--- Start Extracted entries ---

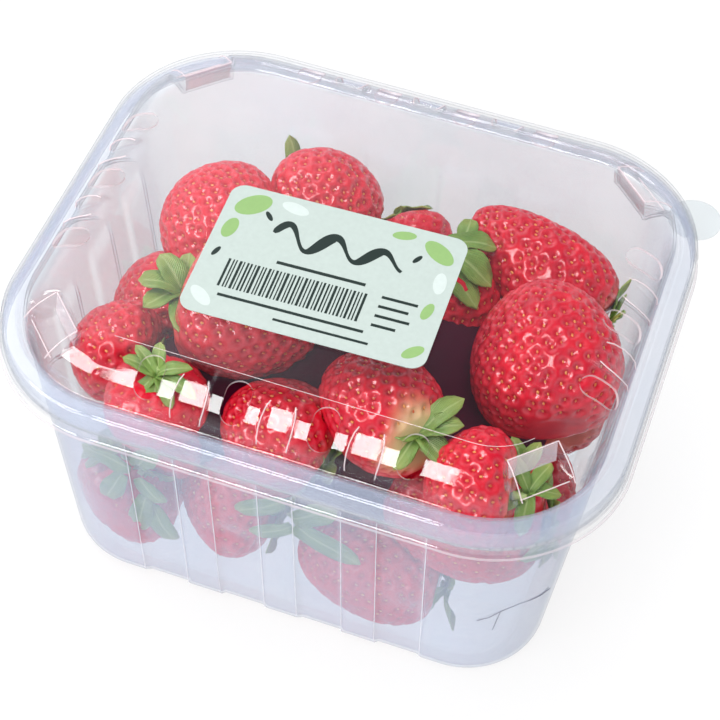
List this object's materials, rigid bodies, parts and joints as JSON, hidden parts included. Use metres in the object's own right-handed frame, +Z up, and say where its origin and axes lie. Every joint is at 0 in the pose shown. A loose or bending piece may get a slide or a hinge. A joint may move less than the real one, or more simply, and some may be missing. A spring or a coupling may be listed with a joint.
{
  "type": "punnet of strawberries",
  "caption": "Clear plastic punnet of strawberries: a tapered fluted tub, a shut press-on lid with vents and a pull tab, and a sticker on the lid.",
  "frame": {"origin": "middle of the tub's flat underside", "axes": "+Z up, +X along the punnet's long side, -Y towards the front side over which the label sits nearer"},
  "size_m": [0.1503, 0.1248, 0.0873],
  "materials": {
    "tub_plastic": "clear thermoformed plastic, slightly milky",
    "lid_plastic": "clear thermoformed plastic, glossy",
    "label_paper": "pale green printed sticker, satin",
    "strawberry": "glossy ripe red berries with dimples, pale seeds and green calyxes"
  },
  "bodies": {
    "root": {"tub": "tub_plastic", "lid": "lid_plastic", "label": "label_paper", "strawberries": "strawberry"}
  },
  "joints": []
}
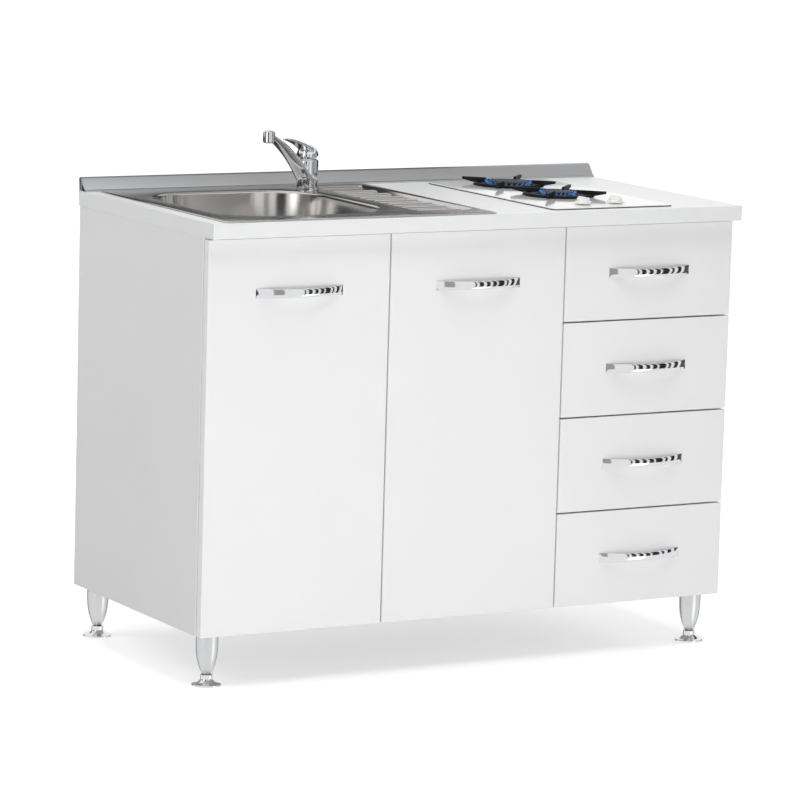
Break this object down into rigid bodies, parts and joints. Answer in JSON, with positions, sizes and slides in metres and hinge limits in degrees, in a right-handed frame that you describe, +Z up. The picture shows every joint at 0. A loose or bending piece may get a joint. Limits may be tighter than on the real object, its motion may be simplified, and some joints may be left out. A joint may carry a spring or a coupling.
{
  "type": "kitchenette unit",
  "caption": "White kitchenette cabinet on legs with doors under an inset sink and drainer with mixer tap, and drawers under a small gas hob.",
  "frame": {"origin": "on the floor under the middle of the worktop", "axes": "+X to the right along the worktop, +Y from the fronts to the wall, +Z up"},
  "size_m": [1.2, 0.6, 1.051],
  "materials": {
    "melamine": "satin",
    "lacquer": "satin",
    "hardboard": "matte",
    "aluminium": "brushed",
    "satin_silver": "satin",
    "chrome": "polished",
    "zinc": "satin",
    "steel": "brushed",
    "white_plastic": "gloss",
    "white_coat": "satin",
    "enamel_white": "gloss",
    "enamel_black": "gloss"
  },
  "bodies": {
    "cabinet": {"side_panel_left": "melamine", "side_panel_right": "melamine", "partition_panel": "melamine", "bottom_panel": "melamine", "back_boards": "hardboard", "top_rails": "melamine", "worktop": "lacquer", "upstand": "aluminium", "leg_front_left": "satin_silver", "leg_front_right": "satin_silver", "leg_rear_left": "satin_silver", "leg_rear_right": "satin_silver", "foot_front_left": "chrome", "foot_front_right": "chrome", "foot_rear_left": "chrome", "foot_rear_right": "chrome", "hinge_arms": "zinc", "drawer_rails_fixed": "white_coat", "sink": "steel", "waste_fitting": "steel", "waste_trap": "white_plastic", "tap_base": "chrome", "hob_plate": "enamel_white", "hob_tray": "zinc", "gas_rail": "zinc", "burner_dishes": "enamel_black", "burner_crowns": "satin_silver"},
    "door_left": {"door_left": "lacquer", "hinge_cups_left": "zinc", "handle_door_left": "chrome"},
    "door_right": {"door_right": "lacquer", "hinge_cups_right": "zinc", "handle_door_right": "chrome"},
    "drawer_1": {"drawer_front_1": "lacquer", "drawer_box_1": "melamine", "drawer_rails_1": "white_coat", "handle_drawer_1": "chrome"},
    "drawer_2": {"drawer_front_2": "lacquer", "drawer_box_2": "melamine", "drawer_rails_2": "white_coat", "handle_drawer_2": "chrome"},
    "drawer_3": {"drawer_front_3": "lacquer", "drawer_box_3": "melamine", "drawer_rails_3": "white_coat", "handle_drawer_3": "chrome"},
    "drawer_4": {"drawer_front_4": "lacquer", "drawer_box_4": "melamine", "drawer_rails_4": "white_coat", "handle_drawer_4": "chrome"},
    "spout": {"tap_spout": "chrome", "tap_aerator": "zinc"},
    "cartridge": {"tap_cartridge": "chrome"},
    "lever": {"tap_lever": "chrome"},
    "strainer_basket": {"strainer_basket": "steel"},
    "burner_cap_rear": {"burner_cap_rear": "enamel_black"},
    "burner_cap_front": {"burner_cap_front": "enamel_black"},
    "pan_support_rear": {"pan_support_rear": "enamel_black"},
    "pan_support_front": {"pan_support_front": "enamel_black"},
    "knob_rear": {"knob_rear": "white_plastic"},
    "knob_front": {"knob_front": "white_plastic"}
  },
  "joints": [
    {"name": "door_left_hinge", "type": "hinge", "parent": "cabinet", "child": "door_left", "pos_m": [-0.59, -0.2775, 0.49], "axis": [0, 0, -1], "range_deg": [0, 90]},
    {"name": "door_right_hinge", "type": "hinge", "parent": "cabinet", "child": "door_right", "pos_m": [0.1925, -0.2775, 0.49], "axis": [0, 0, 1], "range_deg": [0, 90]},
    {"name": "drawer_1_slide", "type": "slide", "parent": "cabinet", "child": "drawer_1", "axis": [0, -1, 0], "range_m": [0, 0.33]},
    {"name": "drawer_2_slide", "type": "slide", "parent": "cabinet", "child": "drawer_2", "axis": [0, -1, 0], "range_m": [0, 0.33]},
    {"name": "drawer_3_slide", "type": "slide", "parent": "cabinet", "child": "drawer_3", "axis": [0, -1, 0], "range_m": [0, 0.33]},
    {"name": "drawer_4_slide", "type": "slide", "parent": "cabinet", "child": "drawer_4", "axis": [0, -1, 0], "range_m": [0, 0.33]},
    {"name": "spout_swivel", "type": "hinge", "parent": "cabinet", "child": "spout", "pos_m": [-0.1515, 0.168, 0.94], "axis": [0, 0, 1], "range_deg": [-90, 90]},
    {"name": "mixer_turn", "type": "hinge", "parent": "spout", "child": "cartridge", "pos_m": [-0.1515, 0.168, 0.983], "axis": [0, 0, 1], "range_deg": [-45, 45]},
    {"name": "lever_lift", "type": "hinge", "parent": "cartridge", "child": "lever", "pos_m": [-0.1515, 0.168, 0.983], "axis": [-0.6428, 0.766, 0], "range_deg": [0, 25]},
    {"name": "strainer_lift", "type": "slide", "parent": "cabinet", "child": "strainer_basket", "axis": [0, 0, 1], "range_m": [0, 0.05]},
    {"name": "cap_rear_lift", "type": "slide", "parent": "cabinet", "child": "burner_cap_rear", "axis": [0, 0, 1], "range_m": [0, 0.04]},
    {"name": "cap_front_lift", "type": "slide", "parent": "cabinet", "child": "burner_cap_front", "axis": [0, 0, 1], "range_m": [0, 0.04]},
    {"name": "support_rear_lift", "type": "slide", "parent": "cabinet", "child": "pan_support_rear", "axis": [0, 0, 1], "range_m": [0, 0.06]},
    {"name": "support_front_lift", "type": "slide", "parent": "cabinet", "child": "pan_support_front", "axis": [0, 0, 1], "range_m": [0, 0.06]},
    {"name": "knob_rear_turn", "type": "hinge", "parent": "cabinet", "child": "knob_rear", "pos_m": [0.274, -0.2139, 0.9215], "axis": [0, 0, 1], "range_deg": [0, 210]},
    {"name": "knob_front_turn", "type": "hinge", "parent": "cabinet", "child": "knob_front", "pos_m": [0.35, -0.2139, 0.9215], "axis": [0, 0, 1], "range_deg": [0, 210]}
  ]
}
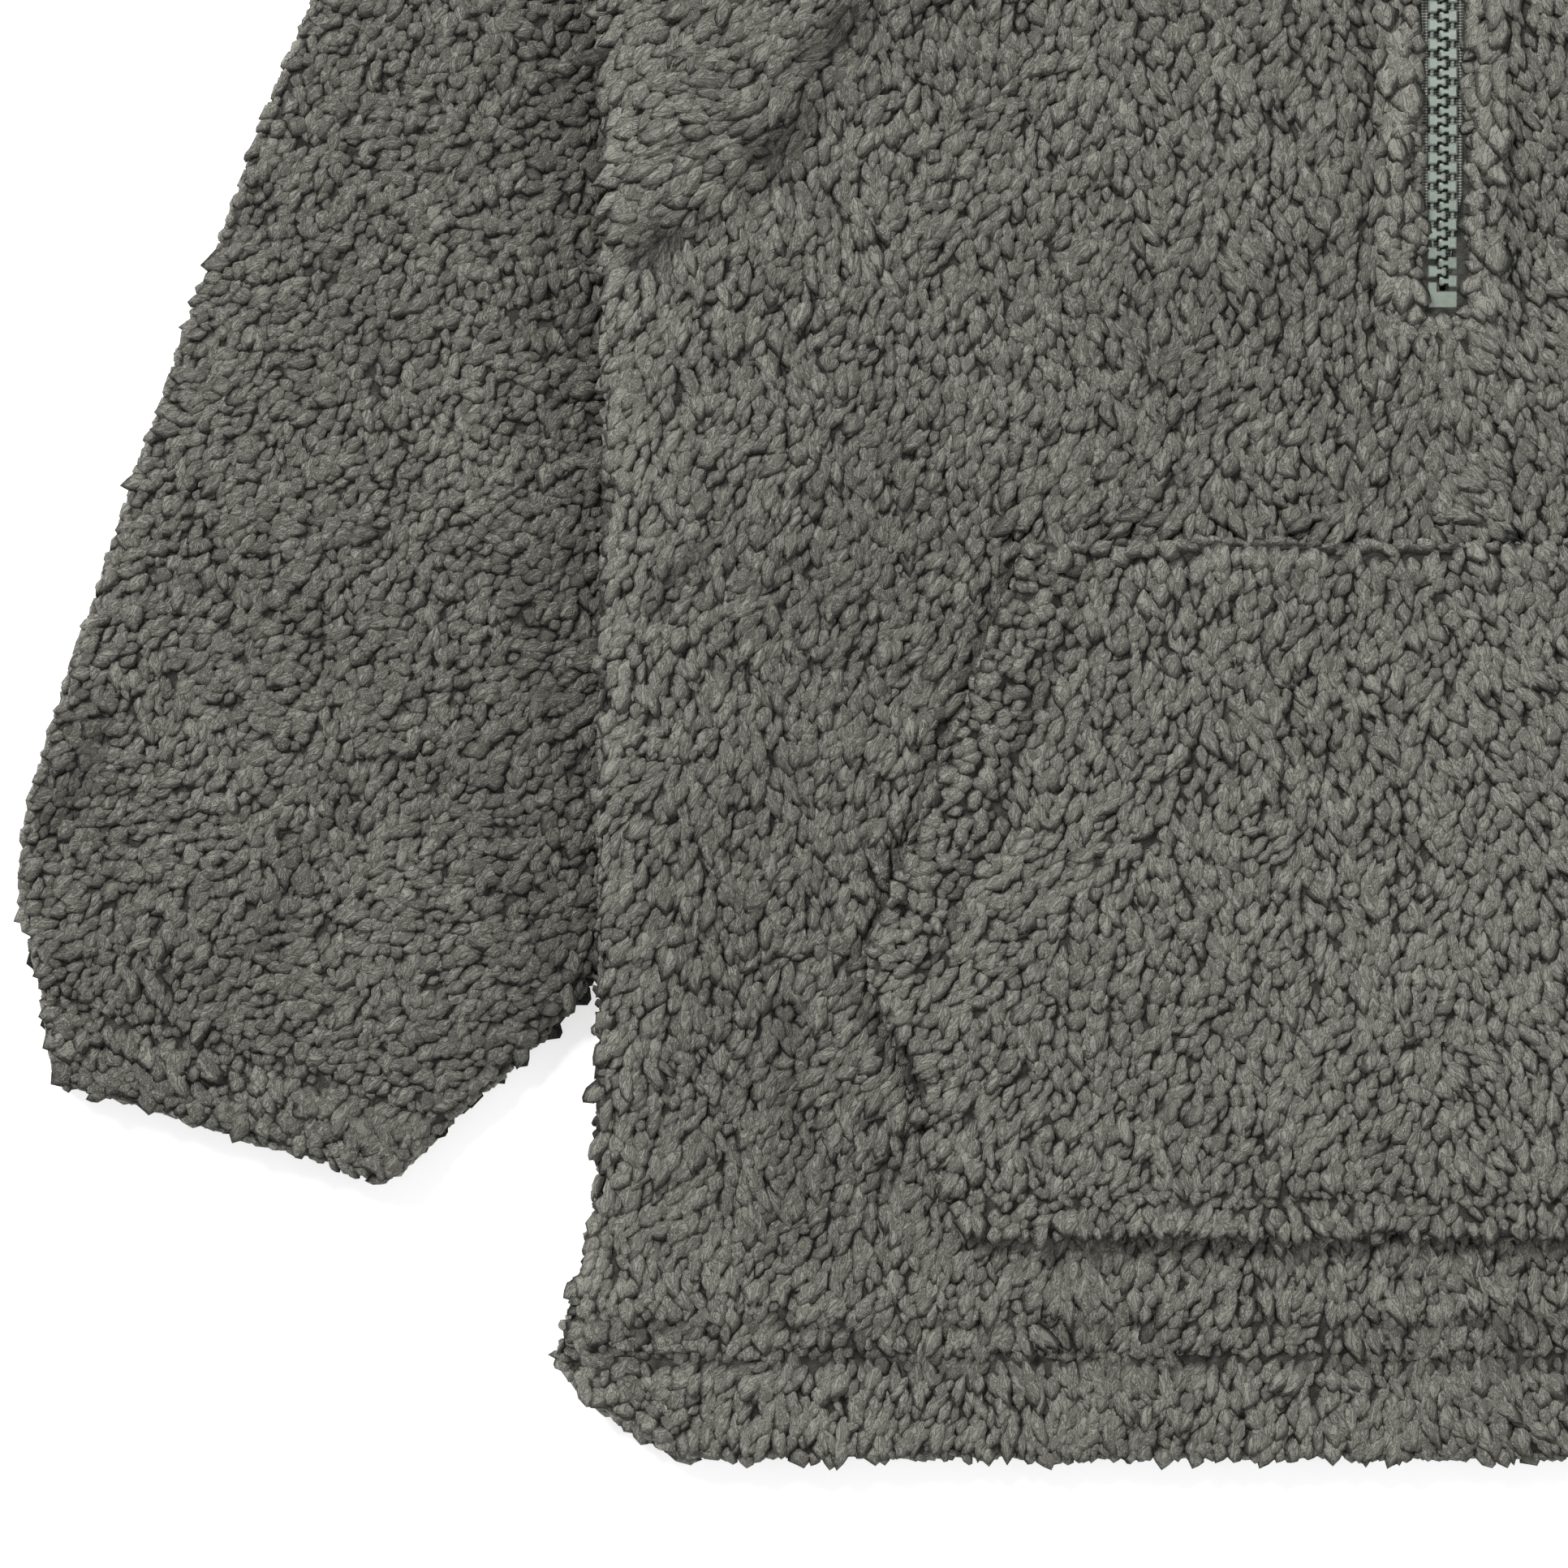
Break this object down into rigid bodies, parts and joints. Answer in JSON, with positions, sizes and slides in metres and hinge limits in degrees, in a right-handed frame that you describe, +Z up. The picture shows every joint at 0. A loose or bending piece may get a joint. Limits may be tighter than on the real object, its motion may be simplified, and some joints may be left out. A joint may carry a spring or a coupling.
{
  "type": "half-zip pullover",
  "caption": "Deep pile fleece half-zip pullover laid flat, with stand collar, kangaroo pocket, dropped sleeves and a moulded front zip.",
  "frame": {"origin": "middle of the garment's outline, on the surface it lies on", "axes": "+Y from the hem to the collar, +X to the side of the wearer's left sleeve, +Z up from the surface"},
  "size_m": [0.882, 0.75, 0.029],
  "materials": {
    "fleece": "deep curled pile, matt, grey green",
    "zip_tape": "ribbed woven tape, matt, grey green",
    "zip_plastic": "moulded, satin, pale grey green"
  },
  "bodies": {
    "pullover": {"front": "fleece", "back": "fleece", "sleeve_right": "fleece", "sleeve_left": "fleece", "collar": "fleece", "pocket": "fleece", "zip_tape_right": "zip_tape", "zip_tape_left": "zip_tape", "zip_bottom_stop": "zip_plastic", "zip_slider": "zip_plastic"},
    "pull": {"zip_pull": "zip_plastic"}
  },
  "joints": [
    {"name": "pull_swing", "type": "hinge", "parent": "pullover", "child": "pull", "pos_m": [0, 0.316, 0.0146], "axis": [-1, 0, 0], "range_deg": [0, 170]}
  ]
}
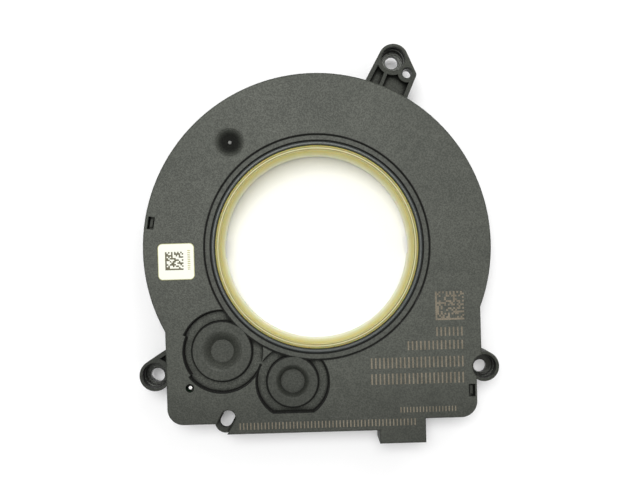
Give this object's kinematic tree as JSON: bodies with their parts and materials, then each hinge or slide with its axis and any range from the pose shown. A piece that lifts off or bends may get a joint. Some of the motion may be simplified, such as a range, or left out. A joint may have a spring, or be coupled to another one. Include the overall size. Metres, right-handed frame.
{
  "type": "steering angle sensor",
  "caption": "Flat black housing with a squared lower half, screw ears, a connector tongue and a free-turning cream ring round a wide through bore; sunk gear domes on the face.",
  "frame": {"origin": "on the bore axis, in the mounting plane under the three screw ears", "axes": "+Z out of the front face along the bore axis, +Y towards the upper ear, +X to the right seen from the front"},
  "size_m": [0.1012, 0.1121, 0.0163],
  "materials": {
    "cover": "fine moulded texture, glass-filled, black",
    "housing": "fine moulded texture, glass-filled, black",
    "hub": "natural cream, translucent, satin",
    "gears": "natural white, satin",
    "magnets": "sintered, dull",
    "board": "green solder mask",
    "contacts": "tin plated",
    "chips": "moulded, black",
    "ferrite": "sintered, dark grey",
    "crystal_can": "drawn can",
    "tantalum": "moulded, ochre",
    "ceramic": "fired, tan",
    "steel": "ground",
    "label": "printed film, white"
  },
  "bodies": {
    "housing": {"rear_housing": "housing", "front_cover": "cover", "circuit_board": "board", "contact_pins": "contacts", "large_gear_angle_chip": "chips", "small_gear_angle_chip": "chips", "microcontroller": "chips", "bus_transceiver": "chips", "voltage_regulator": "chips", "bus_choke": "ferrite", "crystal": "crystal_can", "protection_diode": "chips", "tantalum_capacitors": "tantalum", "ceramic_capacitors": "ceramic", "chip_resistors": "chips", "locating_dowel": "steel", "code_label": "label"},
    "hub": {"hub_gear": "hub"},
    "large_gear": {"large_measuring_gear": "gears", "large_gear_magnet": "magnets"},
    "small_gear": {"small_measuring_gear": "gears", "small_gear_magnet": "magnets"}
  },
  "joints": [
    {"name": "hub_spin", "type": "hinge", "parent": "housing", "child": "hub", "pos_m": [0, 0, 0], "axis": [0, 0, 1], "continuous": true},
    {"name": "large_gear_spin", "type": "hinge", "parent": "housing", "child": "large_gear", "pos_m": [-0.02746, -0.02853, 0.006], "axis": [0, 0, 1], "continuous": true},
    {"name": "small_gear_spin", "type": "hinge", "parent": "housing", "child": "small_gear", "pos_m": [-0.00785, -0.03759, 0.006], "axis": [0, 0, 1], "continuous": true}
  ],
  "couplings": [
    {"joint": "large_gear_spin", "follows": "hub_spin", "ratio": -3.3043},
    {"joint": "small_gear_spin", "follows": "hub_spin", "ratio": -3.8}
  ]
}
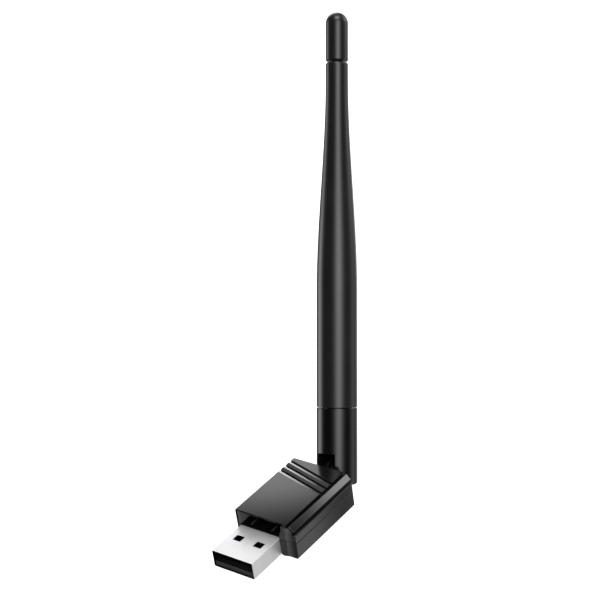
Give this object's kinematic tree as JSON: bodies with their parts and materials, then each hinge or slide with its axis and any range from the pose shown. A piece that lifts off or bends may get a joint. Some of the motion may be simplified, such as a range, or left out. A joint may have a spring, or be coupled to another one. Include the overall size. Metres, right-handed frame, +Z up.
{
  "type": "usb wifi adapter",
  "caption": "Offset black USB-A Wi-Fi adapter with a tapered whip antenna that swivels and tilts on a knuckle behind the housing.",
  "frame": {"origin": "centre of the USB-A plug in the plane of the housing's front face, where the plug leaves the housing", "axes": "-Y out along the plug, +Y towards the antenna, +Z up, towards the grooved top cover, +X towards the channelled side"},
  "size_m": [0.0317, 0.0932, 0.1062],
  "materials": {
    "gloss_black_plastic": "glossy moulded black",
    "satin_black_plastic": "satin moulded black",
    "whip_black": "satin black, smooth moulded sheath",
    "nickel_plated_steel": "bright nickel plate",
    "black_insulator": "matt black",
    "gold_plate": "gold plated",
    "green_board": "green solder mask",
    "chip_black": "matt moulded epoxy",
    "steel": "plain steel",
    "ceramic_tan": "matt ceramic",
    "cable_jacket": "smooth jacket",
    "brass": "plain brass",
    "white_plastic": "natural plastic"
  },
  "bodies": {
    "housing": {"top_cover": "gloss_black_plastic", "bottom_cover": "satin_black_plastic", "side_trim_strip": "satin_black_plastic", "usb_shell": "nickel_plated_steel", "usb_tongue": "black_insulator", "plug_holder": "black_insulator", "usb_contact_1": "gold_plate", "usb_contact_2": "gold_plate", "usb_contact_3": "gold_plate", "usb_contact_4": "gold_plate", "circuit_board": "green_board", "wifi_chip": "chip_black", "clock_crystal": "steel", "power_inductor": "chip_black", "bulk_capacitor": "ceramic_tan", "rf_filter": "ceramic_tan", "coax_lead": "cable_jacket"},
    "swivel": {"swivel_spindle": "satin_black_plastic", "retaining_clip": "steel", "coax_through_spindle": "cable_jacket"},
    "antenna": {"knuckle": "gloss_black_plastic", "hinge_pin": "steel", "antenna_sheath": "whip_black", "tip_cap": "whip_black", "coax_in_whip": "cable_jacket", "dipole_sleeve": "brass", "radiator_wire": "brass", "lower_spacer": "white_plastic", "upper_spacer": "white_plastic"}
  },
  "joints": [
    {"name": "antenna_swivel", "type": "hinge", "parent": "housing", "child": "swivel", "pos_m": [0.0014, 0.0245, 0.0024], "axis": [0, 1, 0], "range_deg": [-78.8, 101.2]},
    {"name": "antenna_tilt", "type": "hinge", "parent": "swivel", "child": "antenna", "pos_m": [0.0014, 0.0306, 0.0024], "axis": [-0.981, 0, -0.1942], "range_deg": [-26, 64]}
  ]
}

--- End Extracted entries ---

» **Directions**
Copy out every line that includes the word "each".

» **Problem solution**
Give this object's kinematic tree as JSON: bodies with their parts and materials, then each hinge or slide with its axis and any range from the pose shown. A piece that lifts off or bends may get a joint. Some of the motion may be simplified, such as a range, or left out. A joint may have a spring, or be coupled to another one. Include the overall size. Metres, right-handed frame.
Give this object's kinematic tree as JSON: bodies with their parts and materials, then each hinge or slide with its axis and any range from the pose shown. A piece that lifts off or bends may get a joint. Some of the motion may be simplified, such as a range, or left out. A joint may have a spring, or be coupled to another one. Include the overall size. Metres, right-handed frame, +Z up.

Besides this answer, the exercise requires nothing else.